The exercise
Quote every line below exactly as it reads.
##########
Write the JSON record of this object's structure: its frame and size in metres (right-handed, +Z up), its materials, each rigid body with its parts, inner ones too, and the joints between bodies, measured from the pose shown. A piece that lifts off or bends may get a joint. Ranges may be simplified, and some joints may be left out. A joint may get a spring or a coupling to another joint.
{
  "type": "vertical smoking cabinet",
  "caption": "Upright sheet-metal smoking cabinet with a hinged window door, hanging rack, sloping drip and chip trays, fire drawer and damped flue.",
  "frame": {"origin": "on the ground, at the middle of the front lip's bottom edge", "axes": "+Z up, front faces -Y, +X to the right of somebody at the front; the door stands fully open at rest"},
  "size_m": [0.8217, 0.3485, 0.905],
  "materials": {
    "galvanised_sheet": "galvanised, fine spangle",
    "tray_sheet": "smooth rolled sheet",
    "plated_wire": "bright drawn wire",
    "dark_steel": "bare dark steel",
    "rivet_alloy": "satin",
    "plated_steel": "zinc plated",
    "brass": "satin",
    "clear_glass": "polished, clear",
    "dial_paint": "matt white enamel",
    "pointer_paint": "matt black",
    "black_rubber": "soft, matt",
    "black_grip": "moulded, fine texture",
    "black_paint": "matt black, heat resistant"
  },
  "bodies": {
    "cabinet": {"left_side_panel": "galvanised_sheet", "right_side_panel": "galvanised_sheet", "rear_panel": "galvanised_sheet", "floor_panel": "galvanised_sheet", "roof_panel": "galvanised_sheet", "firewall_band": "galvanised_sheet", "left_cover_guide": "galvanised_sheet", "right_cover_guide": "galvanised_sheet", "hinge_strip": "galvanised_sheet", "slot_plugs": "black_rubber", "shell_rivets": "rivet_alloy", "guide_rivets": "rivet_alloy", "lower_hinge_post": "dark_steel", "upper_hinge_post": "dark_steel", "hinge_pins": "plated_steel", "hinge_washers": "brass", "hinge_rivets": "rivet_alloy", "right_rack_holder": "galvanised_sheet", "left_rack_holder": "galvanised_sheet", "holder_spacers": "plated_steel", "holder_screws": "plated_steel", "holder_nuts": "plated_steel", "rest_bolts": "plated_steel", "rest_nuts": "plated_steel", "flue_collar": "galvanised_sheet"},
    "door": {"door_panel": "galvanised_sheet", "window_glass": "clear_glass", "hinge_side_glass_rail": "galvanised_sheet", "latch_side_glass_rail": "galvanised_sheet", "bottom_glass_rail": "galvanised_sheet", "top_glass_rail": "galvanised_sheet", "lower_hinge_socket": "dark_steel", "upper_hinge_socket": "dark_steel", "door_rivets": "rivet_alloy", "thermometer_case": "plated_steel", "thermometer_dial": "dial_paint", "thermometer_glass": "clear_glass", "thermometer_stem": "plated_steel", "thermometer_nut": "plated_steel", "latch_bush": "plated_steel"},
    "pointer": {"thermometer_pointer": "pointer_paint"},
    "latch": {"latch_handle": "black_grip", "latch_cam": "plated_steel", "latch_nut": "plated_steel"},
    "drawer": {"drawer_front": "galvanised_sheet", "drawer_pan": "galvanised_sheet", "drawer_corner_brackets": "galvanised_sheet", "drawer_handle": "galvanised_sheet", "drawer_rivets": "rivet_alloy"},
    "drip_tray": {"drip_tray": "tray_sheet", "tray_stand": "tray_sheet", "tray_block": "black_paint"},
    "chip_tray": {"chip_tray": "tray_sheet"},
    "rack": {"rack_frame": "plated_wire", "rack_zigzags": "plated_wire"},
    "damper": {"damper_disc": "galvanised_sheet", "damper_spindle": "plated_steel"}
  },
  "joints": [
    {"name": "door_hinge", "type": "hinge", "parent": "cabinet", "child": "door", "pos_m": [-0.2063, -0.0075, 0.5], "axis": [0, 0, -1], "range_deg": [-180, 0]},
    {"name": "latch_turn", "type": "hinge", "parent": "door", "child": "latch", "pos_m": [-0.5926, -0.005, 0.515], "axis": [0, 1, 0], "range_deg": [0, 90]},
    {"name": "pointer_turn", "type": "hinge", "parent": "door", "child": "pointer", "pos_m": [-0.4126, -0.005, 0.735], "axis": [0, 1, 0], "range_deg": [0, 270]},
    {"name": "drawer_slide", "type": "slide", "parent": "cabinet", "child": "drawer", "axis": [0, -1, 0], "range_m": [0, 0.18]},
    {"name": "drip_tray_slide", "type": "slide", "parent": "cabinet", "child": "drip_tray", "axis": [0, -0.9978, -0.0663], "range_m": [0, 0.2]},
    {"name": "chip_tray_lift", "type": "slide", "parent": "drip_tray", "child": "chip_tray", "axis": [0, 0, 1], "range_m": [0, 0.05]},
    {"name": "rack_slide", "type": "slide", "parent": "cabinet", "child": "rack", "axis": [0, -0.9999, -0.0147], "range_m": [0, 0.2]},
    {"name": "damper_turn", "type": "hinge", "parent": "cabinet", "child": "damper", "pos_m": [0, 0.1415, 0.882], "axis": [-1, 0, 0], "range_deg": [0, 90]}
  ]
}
##########
Solution for this task
Write the JSON record of this object's structure: its frame and size in metres (right-handed, +Z up), its materials, each rigid body with its parts, inner ones too, and the joints between bodies, measured from the pose shown. A piece that lifts off or bends may get a joint. Ranges may be simplified, and some joints may be left out. A joint may get a spring or a coupling to another joint.
{
  "type": "vertical smoking cabinet",
  "caption": "Upright sheet-metal smoking cabinet with a hinged window door, hanging rack, sloping drip and chip trays, fire drawer and damped flue.",
  "frame": {"origin": "on the ground, at the middle of the front lip's bottom edge", "axes": "+Z up, front faces -Y, +X to the right of somebody at the front; the door stands fully open at rest"},
  "size_m": [0.8217, 0.3485, 0.905],
  "materials": {
    "galvanised_sheet": "galvanised, fine spangle",
    "tray_sheet": "smooth rolled sheet",
    "plated_wire": "bright drawn wire",
    "dark_steel": "bare dark steel",
    "rivet_alloy": "satin",
    "plated_steel": "zinc plated",
    "brass": "satin",
    "clear_glass": "polished, clear",
    "dial_paint": "matt white enamel",
    "pointer_paint": "matt black",
    "black_rubber": "soft, matt",
    "black_grip": "moulded, fine texture",
    "black_paint": "matt black, heat resistant"
  },
  "bodies": {
    "cabinet": {"left_side_panel": "galvanised_sheet", "right_side_panel": "galvanised_sheet", "rear_panel": "galvanised_sheet", "floor_panel": "galvanised_sheet", "roof_panel": "galvanised_sheet", "firewall_band": "galvanised_sheet", "left_cover_guide": "galvanised_sheet", "right_cover_guide": "galvanised_sheet", "hinge_strip": "galvanised_sheet", "slot_plugs": "black_rubber", "shell_rivets": "rivet_alloy", "guide_rivets": "rivet_alloy", "lower_hinge_post": "dark_steel", "upper_hinge_post": "dark_steel", "hinge_pins": "plated_steel", "hinge_washers": "brass", "hinge_rivets": "rivet_alloy", "right_rack_holder": "galvanised_sheet", "left_rack_holder": "galvanised_sheet", "holder_spacers": "plated_steel", "holder_screws": "plated_steel", "holder_nuts": "plated_steel", "rest_bolts": "plated_steel", "rest_nuts": "plated_steel", "flue_collar": "galvanised_sheet"},
    "door": {"door_panel": "galvanised_sheet", "window_glass": "clear_glass", "hinge_side_glass_rail": "galvanised_sheet", "latch_side_glass_rail": "galvanised_sheet", "bottom_glass_rail": "galvanised_sheet", "top_glass_rail": "galvanised_sheet", "lower_hinge_socket": "dark_steel", "upper_hinge_socket": "dark_steel", "door_rivets": "rivet_alloy", "thermometer_case": "plated_steel", "thermometer_dial": "dial_paint", "thermometer_glass": "clear_glass", "thermometer_stem": "plated_steel", "thermometer_nut": "plated_steel", "latch_bush": "plated_steel"},
    "pointer": {"thermometer_pointer": "pointer_paint"},
    "latch": {"latch_handle": "black_grip", "latch_cam": "plated_steel", "latch_nut": "plated_steel"},
    "drawer": {"drawer_front": "galvanised_sheet", "drawer_pan": "galvanised_sheet", "drawer_corner_brackets": "galvanised_sheet", "drawer_handle": "galvanised_sheet", "drawer_rivets": "rivet_alloy"},
    "drip_tray": {"drip_tray": "tray_sheet", "tray_stand": "tray_sheet", "tray_block": "black_paint"},
    "chip_tray": {"chip_tray": "tray_sheet"},
    "rack": {"rack_frame": "plated_wire", "rack_zigzags": "plated_wire"},
    "damper": {"damper_disc": "galvanised_sheet", "damper_spindle": "plated_steel"}
  },
  "joints": [
    {"name": "door_hinge", "type": "hinge", "parent": "cabinet", "child": "door", "pos_m": [-0.2063, -0.0075, 0.5], "axis": [0, 0, -1], "range_deg": [-180, 0]},
    {"name": "latch_turn", "type": "hinge", "parent": "door", "child": "latch", "pos_m": [-0.5926, -0.005, 0.515], "axis": [0, 1, 0], "range_deg": [0, 90]},
    {"name": "pointer_turn", "type": "hinge", "parent": "door", "child": "pointer", "pos_m": [-0.4126, -0.005, 0.735], "axis": [0, 1, 0], "range_deg": [0, 270]},
    {"name": "drawer_slide", "type": "slide", "parent": "cabinet", "child": "drawer", "axis": [0, -1, 0], "range_m": [0, 0.18]},
    {"name": "drip_tray_slide", "type": "slide", "parent": "cabinet", "child": "drip_tray", "axis": [0, -0.9978, -0.0663], "range_m": [0, 0.2]},
    {"name": "chip_tray_lift", "type": "slide", "parent": "drip_tray", "child": "chip_tray", "axis": [0, 0, 1], "range_m": [0, 0.05]},
    {"name": "rack_slide", "type": "slide", "parent": "cabinet", "child": "rack", "axis": [0, -0.9999, -0.0147], "range_m": [0, 0.2]},
    {"name": "damper_turn", "type": "hinge", "parent": "cabinet", "child": "damper", "pos_m": [0, 0.1415, 0.882], "axis": [-1, 0, 0], "range_deg": [0, 90]}
  ]
}